Аниме и манга[править]

  • The Morose Mononokean — в самом начале этой линии придерживается Абено: причём «свои» для него — это не люди, а ёкаи. Он и Асии-то помог только ради Пушка, на самого Асию ему было плевать, что он прямым текстом парню и высказал (надо заметить, что весьма несправедливо, ибо ну какой ещё реакции, можно было ожидать от обычного человека в той ситуации? Не все, как Абено, с детства с ёкаями общались).

Музыка[править]

  • «Ария» — «С кем ты?»: «Разделился весь мир на „они“ и „мы“»
  • Чёрный обелиск — «Убей их всех», песня посвящена этому.
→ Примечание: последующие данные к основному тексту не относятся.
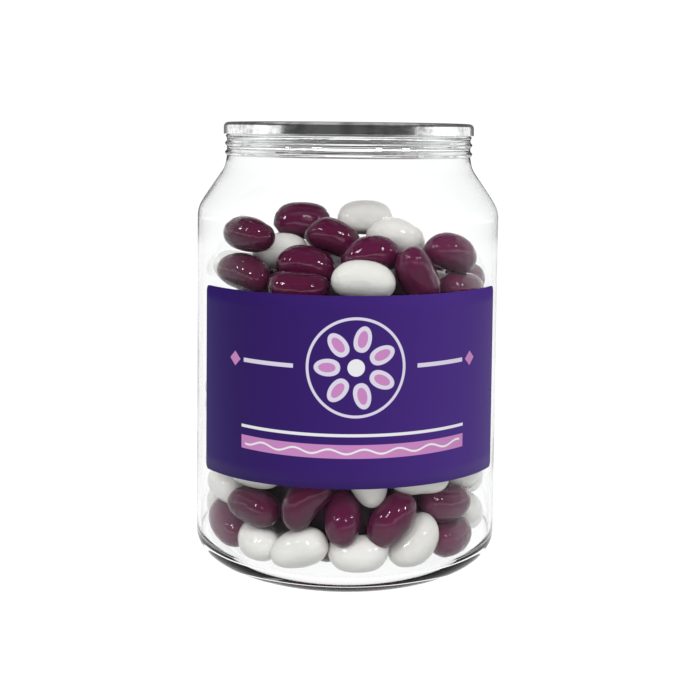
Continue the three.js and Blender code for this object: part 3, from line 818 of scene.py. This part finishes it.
def curled(name, path, radius, height, finish):
    """A blunt curled edge: a closed tube that follows a path, made by geometry nodes."""
    mesh = bpy.data.meshes.new(name + "_path")
    count = len(path)
    edges = [(i, (i + 1) % count) for i in range(count)]
    mesh.from_pydata([(x * MM, y * MM, height * MM) for x, y in path], edges, [])
    line = bpy.data.objects.new(name + "_path", mesh)
    bpy.context.scene.collection.objects.link(line)
    tree = bpy.data.node_groups.new(name, "GeometryNodeTree")
    tree.interface.new_socket("Path", in_out="INPUT", socket_type="NodeSocketGeometry")
    tree.interface.new_socket("Edge radius", in_out="INPUT", socket_type="NodeSocketFloat")
    tree.interface.new_socket("Sheet", in_out="INPUT", socket_type="NodeSocketMaterial")
    tree.interface.new_socket("Edge", in_out="OUTPUT", socket_type="NodeSocketGeometry")
    nodes, link = tree.nodes, tree.links.new
    given, out = nodes.new("NodeGroupInput"), nodes.new("NodeGroupOutput")
    as_curve, ring = nodes.new("GeometryNodeMeshToCurve"), nodes.new("GeometryNodeCurvePrimitiveCircle")
    ring.inputs["Resolution"].default_value = 12
    link(given.outputs["Path"], as_curve.inputs["Mesh"])
    link(given.outputs["Edge radius"], ring.inputs["Radius"])
    tube, finished = nodes.new("GeometryNodeCurveToMesh"), nodes.new("GeometryNodeSetMaterial")
    link(as_curve.outputs["Curve"], tube.inputs["Curve"])
    link(ring.outputs["Curve"], tube.inputs["Profile Curve"])
    link(tube.outputs["Mesh"], finished.inputs["Geometry"])
    link(given.outputs["Sheet"], finished.inputs["Material"])
    link(finished.outputs["Geometry"], out.inputs["Edge"])
    modifier = line.modifiers.new("curl", "NODES")
    modifier.node_group = tree
    sockets = {s.name: s.identifier for s in tree.interface.items_tree if s.in_out == "INPUT"}
    modifier[sockets["Edge radius"]] = radius * MM
    modifier[sockets["Sheet"]] = finish
    graph = bpy.context.evaluated_depsgraph_get()
    tube_mesh = bpy.data.meshes.new_from_object(line.evaluated_get(graph))
    tube_mesh.name = name
    line.modifiers.remove(modifier)
    bpy.data.objects.remove(line)
    tube_mesh.polygons.foreach_set("use_smooth", [True] * len(tube_mesh.polygons))
    made = bpy.data.objects.new(name, tube_mesh)
    bpy.context.scene.collection.objects.link(made)
    return made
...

По Закону По не все поняли, что это сатира.
  • «Сплин» — «Время, назад»: «Всё разделилось опять на чужое и наше, бросив на разные чаши против и за».
  • Pink Floyd — Us and Them

Примечания[править]

  1. Следующий этап: членов другого племени тоже есть нельзя, но пигмеи из-за их необычного роста все равно за людей не считаются, и на них табу не распространяется.